● **WHAT IS EXPECTED**
Make an exact copy of all the data.

● **MATERIAL**
★ ★ ★ ★ ★

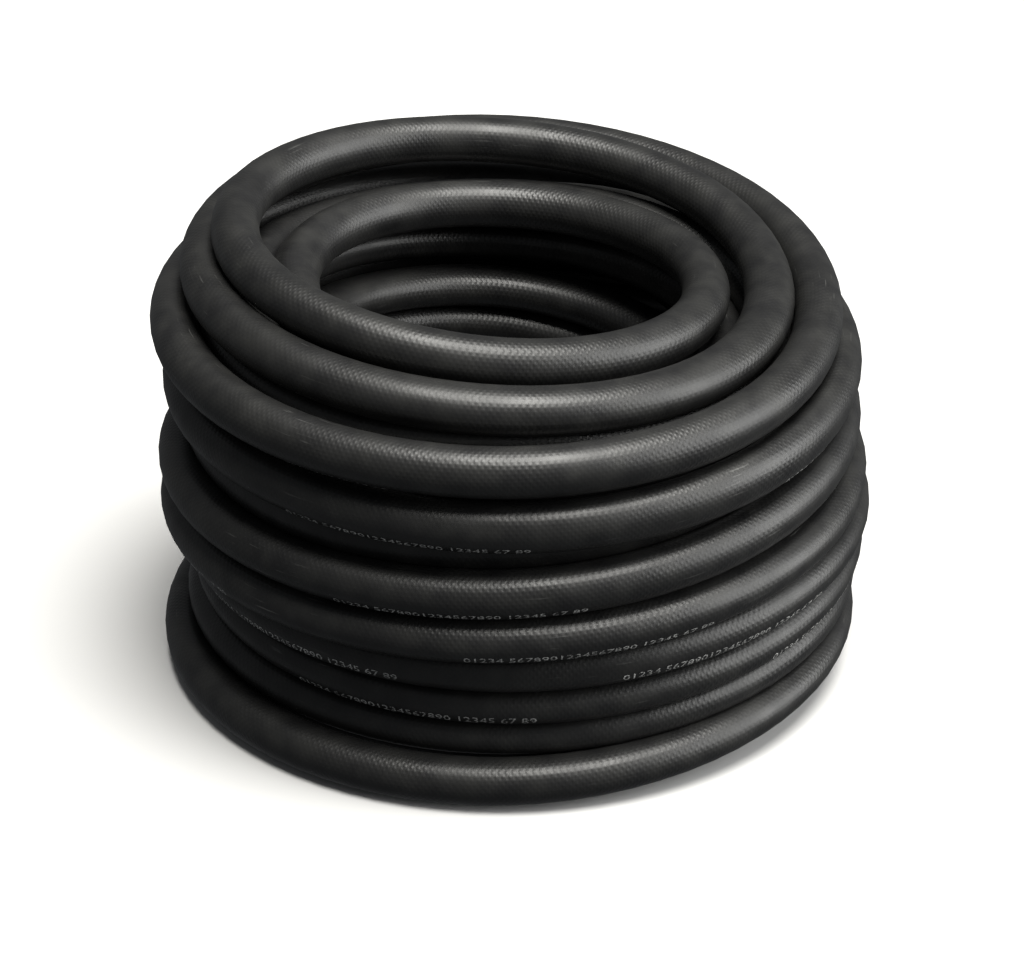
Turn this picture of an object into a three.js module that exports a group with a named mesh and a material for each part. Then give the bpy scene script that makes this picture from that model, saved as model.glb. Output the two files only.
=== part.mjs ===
// Coil of fuel hose, standing on its end: one hose wound in four columns of turns, with an open bore.
// Millimetres, +Z up. The origin is the middle of the coil on the floor.
// The coil is one turned solid, and its turns show as rounds on its side, its ends and its bore.
import * as THREE from 'three';

// The hose.
const hoseDiameter = 37;

// The coil: the clear bore, the columns of turns round it, and the rows of turns in a column.
const boreDiameter = 280;
const columnCount = 4;
const rowCount = 8;

// How far the turns lie apart: from the turn below, and from the turns of the next column, which
// nest half a row higher.
const rowGap = 0.6;
const nestGap = 1.85;

// The last turns were wound across the top and stand proud of their rows, the second column from
// the bore the most.
const crownRise = 19;

// Rows of the outer column that slipped inwards: the row, counted from the floor, and how far.
const slippedRows = new Map([[1, 14], [2, 14], [3, 7]]);

// A turn's section has this many flats, one of them straight down and one straight up. It stops a
// share of a flat short of the groove beside it.
const sectionSides = 12;
const grooveShare = 0.25;
const turnedSides = 36;

const hoseRadius = hoseDiameter / 2;
const rowPitch = hoseDiameter + rowGap;
const columnPitch = Math.sqrt((hoseDiameter + nestGap) ** 2 - (rowPitch / 2) ** 2);
const outerColumn = columnCount - 1;

const columnRadius = (column) => boreDiameter / 2 + hoseRadius + column * columnPitch;
const isNested = (column) => (outerColumn - column) % 2 === 1;
const rowHeight = (column, row) => hoseRadius + (row + (isNested(column) ? 0.5 : 0)) * rowPitch;

// The turns that can be seen, in order round the section: out along the floor, up the outside,
// in across the top and down the bore. Each is the middle of a round section.
function visibleTurns() {
  const turns = [];
  const addTurn = (radius, height) => turns.push(new THREE.Vector2(radius, height));
  for (let column = 1; column < outerColumn; column += 1) {
    addTurn(columnRadius(column), rowHeight(column, 0));
  }
  for (let row = 0; row < rowCount; row += 1) {
    addTurn(columnRadius(outerColumn) - (slippedRows.get(row) ?? 0), rowHeight(outerColumn, row));
  }
  for (let column = outerColumn - 1; column > 0; column -= 1) {
    const topRow = isNested(column) ? rowCount - 1 : rowCount;
    addTurn(columnRadius(column), rowHeight(column, topRow) + crownRise / column);
  }
  for (let row = rowCount - 1; row >= 0; row -= 1) {
    addTurn(columnRadius(0), rowHeight(0, row));
  }
  return turns;
}

// The corners of one turn's section that show, from the turn before it round to the turn after it.
function turnArc(before, turn, after) {
  const flat = 2 * Math.PI / sectionSides;
  const cornerRadius = hoseRadius / Math.cos(flat / 2);
  const start = before.clone().sub(turn).angle();
  let end = after.clone().sub(turn).angle();
  if (end <= start) end += 2 * Math.PI;
  const corners = [];
  const firstFlat = Math.ceil(start / flat + grooveShare - 0.5);
  for (let k = firstFlat; (k + 0.5 + grooveShare) * flat < end; k += 1) {
    const angle = (k + 0.5) * flat;
    corners.push(new THREE.Vector2(
      turn.x + cornerRadius * Math.cos(angle), turn.y + cornerRadius * Math.sin(angle)));
  }
  return corners;
}

function coilProfile() {
  const turns = visibleTurns();
  const last = turns.length - 1;
  const profile = turns.flatMap((turn, i) =>
    turnArc(turns[i === 0 ? last : i - 1], turn, turns[i === last ? 0 : i + 1]));
  profile.push(profile[0].clone());
  return profile;
}

const rubber = new THREE.MeshStandardMaterial({ color: 0x1b1b1a, roughness: 0.5, metalness: 0 });

// LatheGeometry turns its profile round Y, so the coil is stood up onto Z.
const coilGeometry = new THREE.LatheGeometry(coilProfile(), turnedSides);
coilGeometry.rotateX(Math.PI / 2);

const hoseCoil = new THREE.Mesh(coilGeometry, rubber);
hoseCoil.name = 'hose_coil';

const coil = new THREE.Group();
coil.add(hoseCoil);

export default coil;
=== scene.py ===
# A coil of fuel hose, standing on its end. Metres, +Z up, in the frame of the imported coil.
import math

import bmesh
import bpy
import numpy as np
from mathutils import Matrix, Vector


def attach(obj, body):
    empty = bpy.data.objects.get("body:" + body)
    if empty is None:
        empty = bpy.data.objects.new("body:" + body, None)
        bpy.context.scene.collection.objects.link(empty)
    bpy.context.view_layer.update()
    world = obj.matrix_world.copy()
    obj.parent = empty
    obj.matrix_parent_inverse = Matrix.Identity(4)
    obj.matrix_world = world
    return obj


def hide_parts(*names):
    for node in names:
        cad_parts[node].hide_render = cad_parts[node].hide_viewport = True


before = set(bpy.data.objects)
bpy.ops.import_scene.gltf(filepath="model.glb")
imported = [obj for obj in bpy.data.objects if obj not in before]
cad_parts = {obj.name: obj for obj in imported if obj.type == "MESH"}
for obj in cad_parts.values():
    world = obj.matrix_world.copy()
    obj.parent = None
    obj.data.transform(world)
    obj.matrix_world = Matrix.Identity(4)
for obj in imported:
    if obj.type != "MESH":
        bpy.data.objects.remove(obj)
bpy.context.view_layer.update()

# Camera. It stands 2.5 m off and looks down 28 degrees on the coil's front, as in the photograph.
# The aim is the point that falls on the middle of the picture.
camera_aim = Vector((-0.002, 0.0, 0.138))
camera_distance = 2.5
camera_elevation = math.radians(27.73)
camera_data = bpy.data.cameras.new("camera")
camera_data.sensor_width = 36.0
camera_data.lens = 110.85
camera_back = Vector((0.0, -math.cos(camera_elevation), math.sin(camera_elevation)))
camera = bpy.data.objects.new("camera", camera_data)
camera.location = camera_aim + camera_back * camera_distance
camera.rotation_euler = (math.pi / 2 - camera_elevation, 0.0, 0.0)
bpy.context.scene.collection.objects.link(camera)
bpy.context.scene.camera = camera

# The hose's route. The coil is one 40 m length of hose. It was wound by hand: down a middle column,
# across the floor, up the bore, out over the top in a spiral and down the outside, always the same
# way round. Its turns are pressed together, so they slip inwards and lie at a slant.
hose_diameter = 0.037
hose_radius = hose_diameter / 2
coil_middle = Vector((-0.006, 0.0, 0.0))
stations_per_turn = 12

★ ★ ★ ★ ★

● **ANSWER IN FULL**
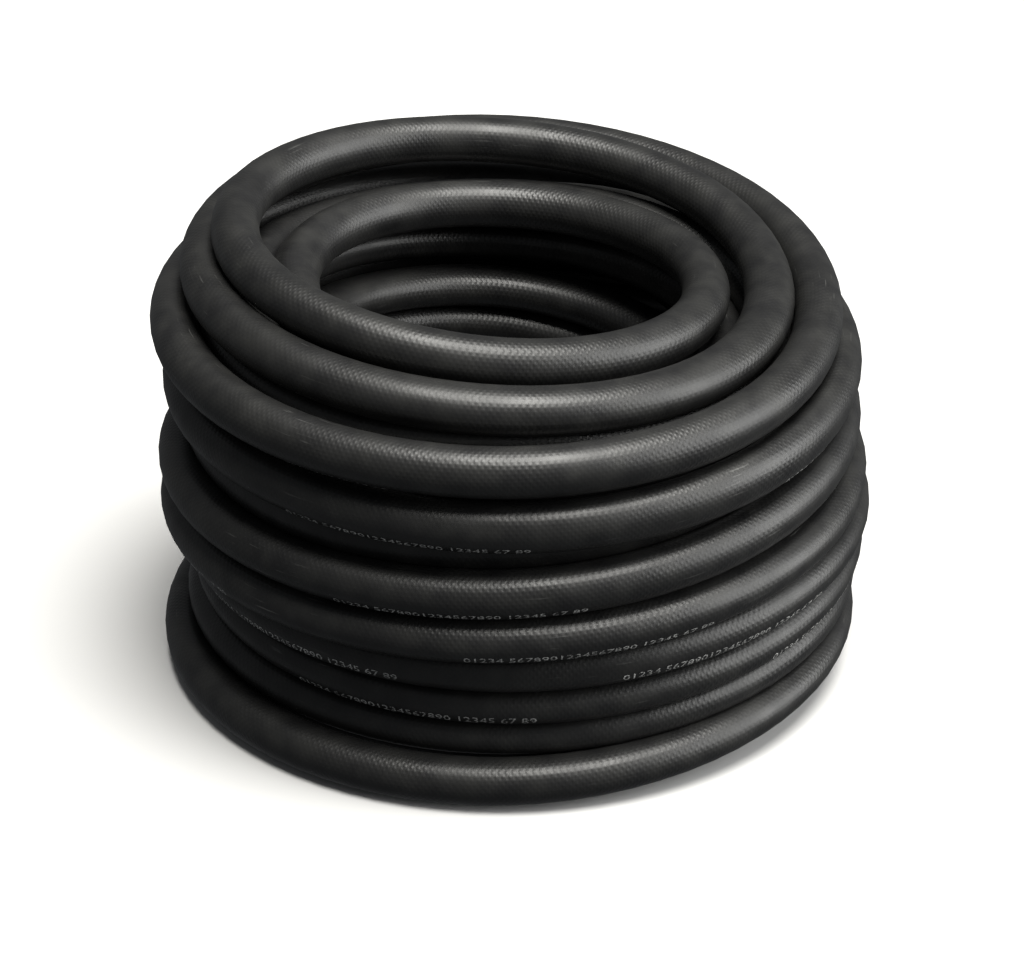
Turn this picture of an object into a three.js module that exports a group with a named mesh and a material for each part. Then give the bpy scene script that makes this picture from that model, saved as model.glb. Output the two files only.
=== part.mjs ===
// Coil of fuel hose, standing on its end: one hose wound in four columns of turns, with an open bore.
// Millimetres, +Z up. The origin is the middle of the coil on the floor.
// The coil is one turned solid, and its turns show as rounds on its side, its ends and its bore.
import * as THREE from 'three';

// The hose.
const hoseDiameter = 37;

// The coil: the clear bore, the columns of turns round it, and the rows of turns in a column.
const boreDiameter = 280;
const columnCount = 4;
const rowCount = 8;

// How far the turns lie apart: from the turn below, and from the turns of the next column, which
// nest half a row higher.
const rowGap = 0.6;
const nestGap = 1.85;

// The last turns were wound across the top and stand proud of their rows, the second column from
// the bore the most.
const crownRise = 19;

// Rows of the outer column that slipped inwards: the row, counted from the floor, and how far.
const slippedRows = new Map([[1, 14], [2, 14], [3, 7]]);

// A turn's section has this many flats, one of them straight down and one straight up. It stops a
// share of a flat short of the groove beside it.
const sectionSides = 12;
const grooveShare = 0.25;
const turnedSides = 36;

const hoseRadius = hoseDiameter / 2;
const rowPitch = hoseDiameter + rowGap;
const columnPitch = Math.sqrt((hoseDiameter + nestGap) ** 2 - (rowPitch / 2) ** 2);
const outerColumn = columnCount - 1;

const columnRadius = (column) => boreDiameter / 2 + hoseRadius + column * columnPitch;
const isNested = (column) => (outerColumn - column) % 2 === 1;
const rowHeight = (column, row) => hoseRadius + (row + (isNested(column) ? 0.5 : 0)) * rowPitch;

// The turns that can be seen, in order round the section: out along the floor, up the outside,
// in across the top and down the bore. Each is the middle of a round section.
function visibleTurns() {
  const turns = [];
  const addTurn = (radius, height) => turns.push(new THREE.Vector2(radius, height));
  for (let column = 1; column < outerColumn; column += 1) {
    addTurn(columnRadius(column), rowHeight(column, 0));
  }
  for (let row = 0; row < rowCount; row += 1) {
    addTurn(columnRadius(outerColumn) - (slippedRows.get(row) ?? 0), rowHeight(outerColumn, row));
  }
  for (let column = outerColumn - 1; column > 0; column -= 1) {
    const topRow = isNested(column) ? rowCount - 1 : rowCount;
    addTurn(columnRadius(column), rowHeight(column, topRow) + crownRise / column);
  }
  for (let row = rowCount - 1; row >= 0; row -= 1) {
    addTurn(columnRadius(0), rowHeight(0, row));
  }
  return turns;
}

// The corners of one turn's section that show, from the turn before it round to the turn after it.
function turnArc(before, turn, after) {
  const flat = 2 * Math.PI / sectionSides;
  const cornerRadius = hoseRadius / Math.cos(flat / 2);
  const start = before.clone().sub(turn).angle();
  let end = after.clone().sub(turn).angle();
  if (end <= start) end += 2 * Math.PI;
  const corners = [];
  const firstFlat = Math.ceil(start / flat + grooveShare - 0.5);
  for (let k = firstFlat; (k + 0.5 + grooveShare) * flat < end; k += 1) {
    const angle = (k + 0.5) * flat;
    corners.push(new THREE.Vector2(
      turn.x + cornerRadius * Math.cos(angle), turn.y + cornerRadius * Math.sin(angle)));
  }
  return corners;
}

function coilProfile() {
  const turns = visibleTurns();
  const last = turns.length - 1;
  const profile = turns.flatMap((turn, i) =>
    turnArc(turns[i === 0 ? last : i - 1], turn, turns[i === last ? 0 : i + 1]));
  profile.push(profile[0].clone());
  return profile;
}

const rubber = new THREE.MeshStandardMaterial({ color: 0x1b1b1a, roughness: 0.5, metalness: 0 });

// LatheGeometry turns its profile round Y, so the coil is stood up onto Z.
const coilGeometry = new THREE.LatheGeometry(coilProfile(), turnedSides);
coilGeometry.rotateX(Math.PI / 2);

const hoseCoil = new THREE.Mesh(coilGeometry, rubber);
hoseCoil.name = 'hose_coil';

const coil = new THREE.Group();
coil.add(hoseCoil);

export default coil;
=== scene.py ===
# A coil of fuel hose, standing on its end. Metres, +Z up, in the frame of the imported coil.
import math

import bmesh
import bpy
import numpy as np
from mathutils import Matrix, Vector


def attach(obj, body):
    empty = bpy.data.objects.get("body:" + body)
    if empty is None:
        empty = bpy.data.objects.new("body:" + body, None)
        bpy.context.scene.collection.objects.link(empty)
    bpy.context.view_layer.update()
    world = obj.matrix_world.copy()
    obj.parent = empty
    obj.matrix_parent_inverse = Matrix.Identity(4)
    obj.matrix_world = world
    return obj


def hide_parts(*names):
    for node in names:
        cad_parts[node].hide_render = cad_parts[node].hide_viewport = True


before = set(bpy.data.objects)
bpy.ops.import_scene.gltf(filepath="model.glb")
imported = [obj for obj in bpy.data.objects if obj not in before]
cad_parts = {obj.name: obj for obj in imported if obj.type == "MESH"}
for obj in cad_parts.values():
    world = obj.matrix_world.copy()
    obj.parent = None
    obj.data.transform(world)
    obj.matrix_world = Matrix.Identity(4)
for obj in imported:
    if obj.type != "MESH":
        bpy.data.objects.remove(obj)
bpy.context.view_layer.update()

# Camera. It stands 2.5 m off and looks down 28 degrees on the coil's front, as in the photograph.
# The aim is the point that falls on the middle of the picture.
camera_aim = Vector((-0.002, 0.0, 0.138))
camera_distance = 2.5
camera_elevation = math.radians(27.73)
camera_data = bpy.data.cameras.new("camera")
camera_data.sensor_width = 36.0
camera_data.lens = 110.85
camera_back = Vector((0.0, -math.cos(camera_elevation), math.sin(camera_elevation)))
camera = bpy.data.objects.new("camera", camera_data)
camera.location = camera_aim + camera_back * camera_distance
camera.rotation_euler = (math.pi / 2 - camera_elevation, 0.0, 0.0)
bpy.context.scene.collection.objects.link(camera)
bpy.context.scene.camera = camera

# The hose's route. The coil is one 40 m length of hose. It was wound by hand: down a middle column,
# across the floor, up the bore, out over the top in a spiral and down the outside, always the same
# way round. Its turns are pressed together, so they slip inwards and lie at a slant.
hose_diameter = 0.037
hose_radius = hose_diameter / 2
coil_middle = Vector((-0.006, 0.0, 0.0))
stations_per_turn = 12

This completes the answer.